Now, back in the bash shell, we add this new remote to our local repo.
$ git remote add origin https://github.com/<username>/r4ds_ggplot.git
With the remote added, we are ready to push our local repo up to GitHub, not realizing that there’s work up there in the GitHub repo that we don’t have in our local repo.
$ git push -u origin master
To https://github.com/misken/r4ds_ggplot.git
! [rejected] master -> master (fetch first)
error: failed to push some refs to 'https://github.com/misken/r4ds_ggplot.git'
hint: Updates were rejected because the remote contains work that you do
hint: not have locally.

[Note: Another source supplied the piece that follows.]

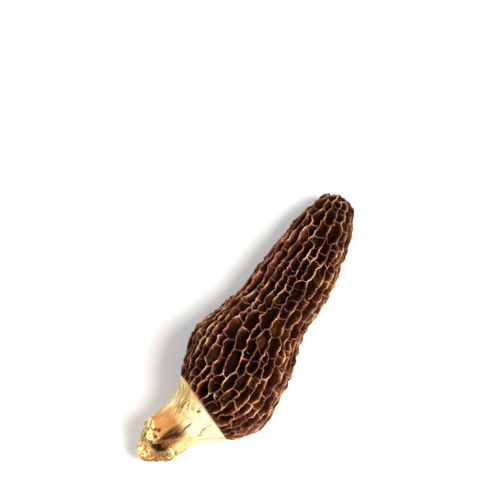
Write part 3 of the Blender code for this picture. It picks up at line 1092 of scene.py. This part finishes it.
def cap_material(look):
    """Tan crests, some stretches with painted highlights, over dark red-brown pits that go near
    black towards their floors, partly the flesh's own colour and partly painted shade; the golden
    walls and floors and the lit wall tops are painted light; mottled as dried flesh is.
    """
    material, tree, shader = new_material("Dried morel cap", 0.65, 0.06)
    zones = clouds(tree, 0.0080, 1.0)
    patches = clouds(tree, 0.0042, 2.0)
    stretches = clouds(tree, 0.0022, 2.0)
    mottle = clouds(tree, 0.0009, 4.0, 0.6)
    depth, shade = mark(tree, "depth"), mark(tree, "shade")
    # Golden walls in patches: painted light, as where light falls into the pits.
    wall = over(tree, look.wall, look.wall_golden_painted_light, patches, 0.42, 0.62)
    wall = over(tree, wall, look.pit, mottle, 0.35, 0.65, 0.9)
    # The sides just under the crests are lightened in stretches: painted light on the ridges' upper
    # walls.
    near_crest = ranged(tree, depth, 0.05, 0.45, 0.9, 0.0)
    lit = times(tree, near_crest, ranged(tree, stretches, 0.42, 0.62))
    wall = mixed(tree, lit, wall, look.wall_top_painted_light)
    # Golden floors in some pits: painted light, as in pits that light falls into.
    golden = times(tree, ranged(tree, shade, 0.45, 0.90), ranged(tree, patches, 0.40, 0.60))
    floor = mixed(tree, golden, look.pit, look.pit_golden_painted_light)
    floor = over(tree, floor, look.pit, mottle, 0.40, 0.65, 0.85)
    # The pits darken from their walls to near-black floors with depth: painted shade of the
    # recesses over the flesh's own dark red-brown.
    pit = over(tree, wall, floor, depth, 0.30, 0.95)
    crest = over(tree, look.crest, look.crest_golden, zones, 0.42, 0.58)
    # Yellow spots on the crests: painted highlights.
    crest = over(tree, crest, look.crest_yellow_highlight, patches, 0.60, 0.70)
    place = add_node(tree, "ShaderNodeTexCoord", {}).outputs["Object"]
    to_tip = add_node(tree, "ShaderNodeSeparateXYZ", {"Vector": place}).outputs["X"]
    crest = over(tree, crest, look.crest_dusty, to_tip, *TIP_DUSTED, 0.75)
    crest = mixed(tree, ranged(tree, stretches, 0.42, 0.58, 0.9, 0.0), crest, look.crest_dull)
    # Bright stretches of the crests: painted highlights.
    crest = over(tree, crest, look.crest_painted_highlight, stretches, 0.57, 0.67, 0.85)
    edge = times(tree, mark(tree, "crest"), ranged(tree, mottle, 0.25, 0.55, 0.6, 1.0))
    colour = over(tree, pit, crest, edge, 0.10, 0.95)
    colour = mixed(tree, mark(tree, "inside"), colour, look.inside)
    tree.links.new(colour, shader.inputs["Base Color"])
    set_bump(tree, shader, clouds(tree, 0.00030, 4.0, 0.65), 0.00008)
    return material


def stem_material(look):
    """Cream flesh with a painted highlight on the flare's lit side, an ochre stain and a crumbly
    rim; the creases, the wrinkles' bottoms, the gaps between the crumbs, the bore and the dent's
    deep part get painted shade.
    """
    material, tree, shader = new_material("Dried morel stem", 0.75, 0.15)
    patches = clouds(tree, 0.0035, 3.0, 0.6)
    mottle = clouds(tree, 0.0008, 4.0, 0.65)
    grain = add_node(tree, "ShaderNodeAttribute", {}, attribute_name="grain").outputs["Vector"]
    streaks = clouds(tree, 0.0009, 3.0, 0.6, grain)
    ripples = clouds(tree, 0.0017, 3.0, 0.65, grain)
    flesh = over(tree, look.flesh, look.flesh_ochre, patches, 0.46, 0.62, 0.7)
    flesh = over(tree, flesh, look.flesh_olive, ripples, 0.53, 0.60, 0.8)
    # The flare's lit side is painted pale: a painted highlight.
    flesh = over(tree, flesh, look.flesh_painted_highlight, mark(tree, "pale_highlight"), 0.05, 0.6)
    flesh = over(tree, flesh, look.flesh_ochre, streaks, 0.52, 0.74, 0.7)
    # The wrinkles' bottoms get painted shade.
    flesh = over(tree, flesh, look.fold, mark(tree, "fold"), 0.35, 0.95, 0.75)
    specks = clouds(tree, 0.0005, 2.0)
    crumb = over(tree, look.crumb, look.crumb_pale, mottle, 0.42, 0.58)
    crumb = over(tree, crumb, look.stain, patches, 0.50, 0.66, 0.6)
    # Real brown specks on the crumbs, in the colour that also paints the shade in their gaps.
    crumb = over(tree, crumb, look.crevice_shade_and_specks, specks, 0.55, 0.62, 0.95)
    stain = over(tree, look.stain, look.flesh_ochre, streaks, 0.40, 0.70, 0.5)
    stained = times(tree, mark(tree, "stain"), ranged(tree, patches, 0.25, 0.6, 0.7, 1.3))
    colour = over(tree, flesh, stain, stained, 0.02, 0.60, 0.95)
    colour = over(tree, colour, crumb, mark(tree, "crumb"), 0.1, 0.7)
    # The dark spots: partly painted shadow in the dent's deep part, partly dark specks.
    spot = mark(tree, "spot")
    colour = over(tree, colour, look.crevice_shade_and_specks, spot, 0.05, 0.4, 0.6)
    dark = times(tree, spot, ranged(tree, streaks, 0.36, 0.60, 0.6, 1.3))
    colour = over(tree, colour, look.speck_and_crease_shade, dark, 0.25, 0.8, 0.97)
    # The creases get painted shade.
    crease = times(tree, mark(tree, "crease"), ranged(tree, mottle, 0.3, 0.6, 0.5, 1.0))
    colour = over(tree, colour, look.speck_and_crease_shade, crease, 0.1, 0.8, 0.85)
    # The bore's wall is painted near black: painted shade inside the hollow stem.
    bore_painted_shade = times(tree, mark(tree, "inside"), ranged(tree, mark(tree, "crumb"), 0.0, 0.6, 1.0, 0.0))
    colour = mixed(tree, bore_painted_shade, colour, look.bore)
    # Painted shade in the gaps between the crumbs.
    crevice_shade_and_specks = times(tree, mark(tree, "crevice_shade_and_specks"), ranged(tree, patches, 0.35, 0.6, 0.2, 1.0))
    colour = over(tree, colour, look.crevice_shade_and_specks, crevice_shade_and_specks, 0.3, 0.9, 0.7)
    tree.links.new(colour, shader.inputs["Base Color"])
    set_bump(tree, shader, streaks, 0.00030)
    return material


def floor_material(look):
    material, tree, shader = new_material("Pale floor", 0.9, 0.1)
    dimmer = [FLOOR_DIMMER * part for part in look.floor]
    colour = mixed(tree, clouds(tree, FLOOR_CLOUDS), look.floor, dimmer)
    tree.links.new(colour, shader.inputs["Base Color"])
    return material


# The sizes and colours that a user can change, the operators and the panel.


def size_property(name, description, default):
    return FloatProperty(
        name=name, description=description, default=default, min=0, precision=5, unit="LENGTH"
    )


def colour_property(name, what, default):
    description = "Colour of " + what
    return FloatVectorProperty(
        name=name, description=description, default=default, size=3, min=0, max=1, subtype="COLOR"
    )


class MorelCapLook(bpy.types.PropertyGroup):
    waver: size_property("Ridge waver", "How far the crests stray sideways", 0.00045)
    cross_drop: size_property(
        "Cross ridges lower by", "How much lower the ridges across the cap are", 0.00085
    )
    parting_drop: size_property(
        "Partings lower by", "How much lower the thin ridges inside pits are", 0.00110
    )
    crest_bumps: size_property("Crest bumps", "How far the crests rise and fall", 0.00042)
    crest: colour_property("Crests", "the ridges' crests", (0.53, 0.215, 0.165))
    crest_golden: colour_property("Golden crests", "the crests in patches", (0.66, 0.285, 0.110))
    # Painted highlights: the yellow spots and the bright stretches of the crests.
    crest_yellow_highlight: colour_property("Yellow crests", "a few spots on the crests", (0.74, 0.43, 0.15))
    crest_painted_highlight: colour_property(
        "Bright crests", "the crests' bright stretches", (0.86, 0.55, 0.38)
    )
    crest_dusty: colour_property("Dusty crests", "the crests near the tip", (0.36, 0.235, 0.150))
    crest_dull: colour_property("Dull crests", "the crests' dull stretches", (0.16, 0.062, 0.042))
    # The walls and the pits' floors are dark partly in their own colour, partly as painted shade of
    # the recesses.
    wall: colour_property("Walls", "the ridges' sides", (0.040, 0.0072, 0.0030))
    # Painted light: the golden tone of some sides.
    wall_golden_painted_light: colour_property("Golden walls", "some ridges' sides", (0.115, 0.033, 0.0078))
    # Painted light on the sides just under some crests.
    wall_top_painted_light: colour_property("Wall tops", "the sides just under some crests", (0.21, 0.078, 0.033))
    pit: colour_property("Pits", "the pits' floors", (0.012, 0.0018, 0.0005))
    # Painted light: the golden tone of some floors.
    pit_golden_painted_light: colour_property("Golden pits", "some pits' floors", (0.15, 0.052, 0.010))
    inside: colour_property("Inside", "the hollow's wall", (0.62, 0.45, 0.26))


class MorelStemLook(bpy.types.PropertyGroup):
    wrinkle_depth: size_property("Wrinkles", "Depth of the fine lengthwise wrinkles", 0.00085)
    crumb_height: size_property("Crumbs", "Height of the crumbs on the cut rim", 0.00027)
    flesh: colour_property("Flesh", "the stem", (0.95, 0.72, 0.32))
    flesh_ochre: colour_property("Ochre flesh", "the stem in patches", (0.72, 0.43, 0.16))
    flesh_olive: colour_property("Olive flesh", "the stem in ripples", (0.46, 0.27, 0.085))
    # Painted highlight: the pale, lit side of the flare.
    flesh_painted_highlight: colour_property("Pale flesh", "one side of the flare", (0.93, 0.89, 0.60))
    # Painted shade: the bottoms of the wrinkles.
    fold: colour_property("Folds", "the bottom of the wrinkles", (0.42, 0.20, 0.060))
    stain: colour_property("Stain", "the sunken patch", (0.52, 0.200, 0.060))
    crumb: colour_property("Crumbs", "the crumbly cut rim", (0.84, 0.50, 0.155))
    crumb_pale: colour_property("Pale crumbs", "some of the crumbs", (0.97, 0.86, 0.40))
    # Painted shade in the gaps between the crumbs; also the crumbs' real brown specks and part of
    # the dent's painted shadow.
    crevice_shade_and_specks: colour_property("Crevices", "the gaps between the crumbs", (0.22, 0.070, 0.015))
    # Painted shade in the creases; also the dark specks and part of the dent's painted shadow.
    speck_and_crease_shade: colour_property("Creases", "the specks and creases", (0.050, 0.011, 0.002))
    # Painted shade: the near-black wall of the bore.
    bore: colour_property("Bore", "the hollow's wall", (0.075, 0.022, 0.006))


class MorelStageLook(bpy.types.PropertyGroup):
    floor: colour_property("Floor", "the floor", (0.92, 0.92, 0.92))
    surround: colour_property("Surround", "the light from all round", (1.0, 0.99, 0.97))


class BuildMorelCap(bpy.types.Operator):
    """Builds the cap: wavering ridges, lower cross ridges and dished pits, over the solid cap"""

    bl_idname = "morel.build_cap"
    bl_label = "Build cap"

    def execute(self, context):
        cap, laid = finished_cap(context.scene.morel_cap)
        bpy.ops.object.select_all(action="DESELECT")
        cap.select_set(True)
        context.view_layer.objects.active = cap
        bpy.ops.object.shade_smooth()
        cap.data.materials.append(cap_material(context.scene.morel_cap))
        cap["laid"] = laid
        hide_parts("cap")
        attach(cap, "root")
        return {"FINISHED"}


class BuildMorelStem(bpy.types.Operator):
    """Builds the stem: a tube bent and wrinkled into place, with its bore and its crumbly cut"""

    bl_idname = "morel.build_stem"
    bl_label = "Build stem"

    def execute(self, context):
        stem = straight_tube()
        stem.name = stem.data.name = "morel_stem"
        shape_stem(stem, Vector(bpy.data.objects["morel_cap"]["laid"]), context.scene.morel_stem)
        turn_faces_out()
        bpy.ops.object.shade_smooth()
        stem.data.materials.append(stem_material(context.scene.morel_stem))
        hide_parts("stem")
        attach(stem, "root")
        return {"FINISHED"}


class BuildMorelStage(bpy.types.Operator):
    """Adds the pale floor, the soft studio lights and the camera"""

    bl_idname = "morel.build_stage"
    bl_label = "Build stage"

    def execute(self, context):
        look = context.scene.morel_stage
        bpy.ops.object.select_all(action="DESELECT")
        bpy.ops.mesh.primitive_plane_add(size=FLOOR_SIZE, location=(0, 0, 0))
        floor = context.object
        floor.name = "floor"
        floor.data.materials.append(floor_material(look))
        middle = (Vector(CAD_BOX[0]) + Vector(CAD_BOX[1])) / 2
        for light in LIGHTS:
            add_light(middle, *light)
        world = bpy.data.worlds.new("Soft surround")
        world.use_nodes = True
        surround = world.node_tree.nodes["Background"]
        surround.inputs["Color"].default_value = (*look.surround, 1)
        surround.inputs["Strength"].default_value = SURROUND_STRENGTH
        context.scene.world = world
        context.scene.view_settings.view_transform = "Standard"
        add_camera(middle)
        return {"FINISHED"}


def from_round(azimuth, elevation):
    """The direction from the middle of the mushroom to that place round it."""
    flat = math.cos(elevation)
    return Vector((math.sin(azimuth) * flat, -math.cos(azimuth) * flat, math.sin(elevation)))


def add_light(middle, name, watts, size, azimuth, elevation, colour):
    away = from_round(math.radians(azimuth), math.radians(elevation))
    bpy.ops.object.light_add(
        type="AREA",
        location=middle + away * LIGHT_DISTANCE,
        rotation=away.to_track_quat("Z", "Y").to_euler(),
    )
    light = bpy.context.object
    light.name = name
    light.data.energy = watts
    light.data.size = size
    light.data.color = colour


def add_camera(middle):
    """Turned a little off the mushroom's middle, so that it stands where it does in the picture."""
    away = from_round(CAMERA_AZIMUTH, CAMERA_ELEVATION)
    pixels_to_lens = LENS / SENSOR * PICTURE_WIDTH
    aside, under = (math.atan(pixels / pixels_to_lens) for pixels in ASIDE)
    turned = (
        Matrix.Rotation(CAMERA_AZIMUTH, 3, "Z")
        @ Matrix.Rotation(math.pi / 2 - CAMERA_ELEVATION + under, 3, "X")
        @ Matrix.Rotation(aside, 3, "Y")
    )
    bpy.ops.object.camera_add(
        location=middle + away * CAMERA_DISTANCE, rotation=turned.to_euler()
    )
    camera = bpy.context.object
    camera.data.lens = LENS
    camera.data.sensor_width = SENSOR
    camera.data.clip_start = CLIP_START
    bpy.context.scene.camera = camera


class MorelPanel(bpy.types.Panel):
    """Lists the morel's sizes and colours, and the operators that build it"""

    bl_idname = "VIEW3D_PT_morel"
    bl_label = "Dried black morel"
    bl_space_type = "VIEW_3D"
    bl_region_type = "UI"
    bl_category = "Morel"

    def draw(self, context):
        for group, operator in PANEL_ROWS:
            box = self.layout.box()
            look = getattr(context.scene, group)
            for name in look.__annotations__:
                box.prop(look, name)
            box.operator(operator)


PANEL_ROWS = (
    ("morel_cap", BuildMorelCap.bl_idname),
    ("morel_stem", BuildMorelStem.bl_idname),
    ("morel_stage", BuildMorelStage.bl_idname),
)
LOOKS = {"morel_cap": MorelCapLook, "morel_stem": MorelStemLook, "morel_stage": MorelStageLook}
CLASSES = (*LOOKS.values(), BuildMorelCap, BuildMorelStem, BuildMorelStage, MorelPanel)


def register():
    for made in CLASSES:
        bpy.utils.register_class(made)
    for name, look in LOOKS.items():
        setattr(bpy.types.Scene, name, PointerProperty(type=look))


def unregister():
    for name in LOOKS:
        delattr(bpy.types.Scene, name)
    for made in reversed(CLASSES):
        bpy.utils.unregister_class(made)


def main():
    register()
    bpy.ops.morel.build_cap()
    bpy.ops.morel.build_stem()
    bpy.ops.morel.build_stage()
    bpy.context.view_layer.update()


if __name__ == "__main__":
    main()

This is usually caused by another repository pushing
hint: to the same ref. You may want to first integrate the remote changes
hint: (e.g., 'git pull ...') before pushing again.
hint: See the 'Note about fast-forwards' in 'git push --help' for details.
Often a little searching and reading will result in trying to do what the error messages suggests we do, a git pull
. A little more research will reveal that a git pull
will do a git fetch
and then attempt a git merge
.
$ git pull origin master
warning: no common commits
remote: Enumerating objects: 3, done.
remote: Counting objects: 100% (3/3), done.
remote: Total 3 (delta 0), reused 0 (delta 0), pack-reused 0
Unpacking objects: 100% (3/3), done.
From https://github.com/misken/r4ds_ggplot
* branch master -> FETCH_HEAD
* [new branch] master -> origin/master
fatal: refusing to merge unrelated histories
What?! Looks like the merge part of the pull process is the sticking point.
The fix
Let’s put that final message about unrelated histories into a little Google search and we land on this StackOverflow post - https://stackoverflow.com/questions/37937984/git-refusing-to-merge-unrelated-histories-on-rebase. Reading the whole post reveals the issue:
“git merge” used to allow merging two branches that have no common base by default, which led to a brand new history of an existing project created and then get pulled by an unsuspecting maintainer, which allowed an unnecessary parallel history merged into the existing project. The command has been taught not to allow this by default, with an escape hatch --allow-unrelated-histories option to be used in a rare event that merges histories of two projects that started their lives independently.
That’s the case here. Our local repo and our GitHub repo “started their lives independently” (inadvertantly). Now we want to allow them to be merged but we need to tell git to allow this by including the --allow-unrelated-histories
option.
$ git pull origin master --allow-unrelated-histories
Now, git drops us into our default commit editor (e.g. nano) and we can enter a commit message. And then, ta da...
From https://github.com/misken/r4ds_ggplot
* branch master -> FETCH_HEAD
Merge made by the 'recursive' strategy.
README.md | 2 ++
1 file changed, 2 insertions(+)
create mode 100644 README.md
Now we can push our local repo to GitHub.
$ git push -u origin master
Username for 'https://github.com': misken
Password for 'https://misken@github.com':
Counting objects: 8, done.
Delta compression using up to 8 threads.
Compressing objects: 100% (8/8), done.
Writing objects: 100% (8/8), 6.45 KiB | 1.61 MiB/s, done.
Total 8 (delta 1), reused 0 (delta 0)
remote: Resolving deltas: 100% (1/1), done.
To https://github.com/misken/r4ds_ggplot.git
d565a8a..d77afd3 master -> master
Branch 'master' set up to track remote branch 'master' from 'origin'.
Head over to GitHub repo and refresh the page. Done.
Now the local and remote repos are in sync and we can carry on. Of course, git is still hard for those new to version control (like me) and I’m sure we’ll make more mistakes. That’s how you learn.